- _GOAL_
Within the material below, locate the line with "dress.add(train('train_left', -1, trainOutlineLeft, slate));" and the line with "imported = [obj", then return those two lines and all lines between them, exactly as written.

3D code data

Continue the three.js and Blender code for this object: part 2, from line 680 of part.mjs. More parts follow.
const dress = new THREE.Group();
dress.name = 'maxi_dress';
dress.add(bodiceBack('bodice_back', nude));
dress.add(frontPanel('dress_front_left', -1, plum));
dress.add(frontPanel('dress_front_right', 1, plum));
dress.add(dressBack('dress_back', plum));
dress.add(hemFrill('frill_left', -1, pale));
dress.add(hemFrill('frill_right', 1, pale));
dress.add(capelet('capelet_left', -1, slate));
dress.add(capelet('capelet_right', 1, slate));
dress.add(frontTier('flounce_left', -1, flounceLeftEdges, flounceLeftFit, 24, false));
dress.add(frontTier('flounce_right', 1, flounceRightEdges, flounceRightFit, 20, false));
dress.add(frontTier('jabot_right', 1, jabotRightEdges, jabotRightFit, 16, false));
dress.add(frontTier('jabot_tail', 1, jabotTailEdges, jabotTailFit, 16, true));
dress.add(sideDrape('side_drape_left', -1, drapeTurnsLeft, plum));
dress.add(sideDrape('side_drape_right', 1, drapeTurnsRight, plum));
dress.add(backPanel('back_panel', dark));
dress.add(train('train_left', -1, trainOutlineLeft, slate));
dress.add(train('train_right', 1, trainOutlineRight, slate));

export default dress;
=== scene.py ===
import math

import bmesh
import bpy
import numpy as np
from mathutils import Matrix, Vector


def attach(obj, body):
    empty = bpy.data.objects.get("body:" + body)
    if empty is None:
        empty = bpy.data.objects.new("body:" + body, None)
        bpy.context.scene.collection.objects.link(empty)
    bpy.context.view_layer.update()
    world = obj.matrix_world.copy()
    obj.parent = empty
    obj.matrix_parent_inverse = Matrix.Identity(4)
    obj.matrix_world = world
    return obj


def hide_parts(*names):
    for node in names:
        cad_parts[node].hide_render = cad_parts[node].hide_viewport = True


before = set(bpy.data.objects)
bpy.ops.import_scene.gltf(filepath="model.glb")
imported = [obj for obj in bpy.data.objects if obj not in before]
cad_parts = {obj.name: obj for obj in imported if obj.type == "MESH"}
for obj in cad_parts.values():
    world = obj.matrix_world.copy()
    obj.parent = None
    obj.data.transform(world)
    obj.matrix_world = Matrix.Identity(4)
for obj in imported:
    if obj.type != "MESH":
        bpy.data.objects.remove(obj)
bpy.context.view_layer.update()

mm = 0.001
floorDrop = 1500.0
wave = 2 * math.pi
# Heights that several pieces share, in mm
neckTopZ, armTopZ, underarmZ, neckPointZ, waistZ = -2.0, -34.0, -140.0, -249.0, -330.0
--
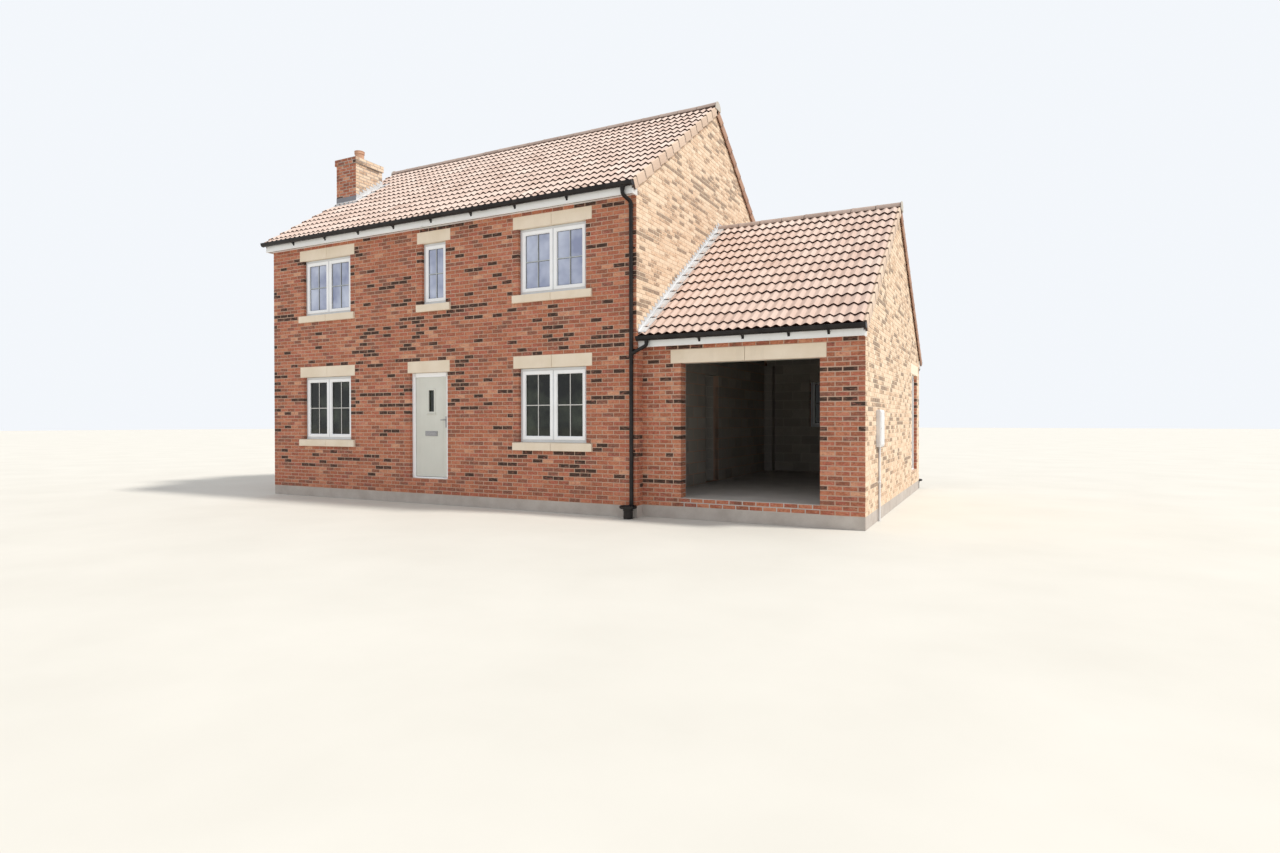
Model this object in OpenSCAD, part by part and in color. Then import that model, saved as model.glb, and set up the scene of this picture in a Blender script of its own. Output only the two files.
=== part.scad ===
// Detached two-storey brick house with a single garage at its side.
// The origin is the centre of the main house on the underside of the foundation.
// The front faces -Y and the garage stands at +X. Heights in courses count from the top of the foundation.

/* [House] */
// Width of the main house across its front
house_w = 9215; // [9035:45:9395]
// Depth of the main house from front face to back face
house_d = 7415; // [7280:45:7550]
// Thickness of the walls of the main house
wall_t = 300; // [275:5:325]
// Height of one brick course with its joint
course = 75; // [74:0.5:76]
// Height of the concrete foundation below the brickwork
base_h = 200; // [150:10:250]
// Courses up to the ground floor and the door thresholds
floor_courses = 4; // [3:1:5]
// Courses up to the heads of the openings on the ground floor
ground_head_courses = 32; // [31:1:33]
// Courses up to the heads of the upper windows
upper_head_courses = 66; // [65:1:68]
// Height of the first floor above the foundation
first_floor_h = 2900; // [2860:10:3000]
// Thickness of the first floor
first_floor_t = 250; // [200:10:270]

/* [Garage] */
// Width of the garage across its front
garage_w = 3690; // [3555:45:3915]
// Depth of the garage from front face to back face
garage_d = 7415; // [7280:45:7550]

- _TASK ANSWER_
dress.add(train('train_left', -1, trainOutlineLeft, slate));
dress.add(train('train_right', 1, trainOutlineRight, slate));

export default dress;
=== scene.py ===
import math

import bmesh
import bpy
import numpy as np
from mathutils import Matrix, Vector


def attach(obj, body):
    empty = bpy.data.objects.get("body:" + body)
    if empty is None:
        empty = bpy.data.objects.new("body:" + body, None)
        bpy.context.scene.collection.objects.link(empty)
    bpy.context.view_layer.update()
    world = obj.matrix_world.copy()
    obj.parent = empty
    obj.matrix_parent_inverse = Matrix.Identity(4)
    obj.matrix_world = world
    return obj


def hide_parts(*names):
    for node in names:
        cad_parts[node].hide_render = cad_parts[node].hide_viewport = True


before = set(bpy.data.objects)
bpy.ops.import_scene.gltf(filepath="model.glb")
imported = [obj for obj in bpy.data.objects if obj not in before]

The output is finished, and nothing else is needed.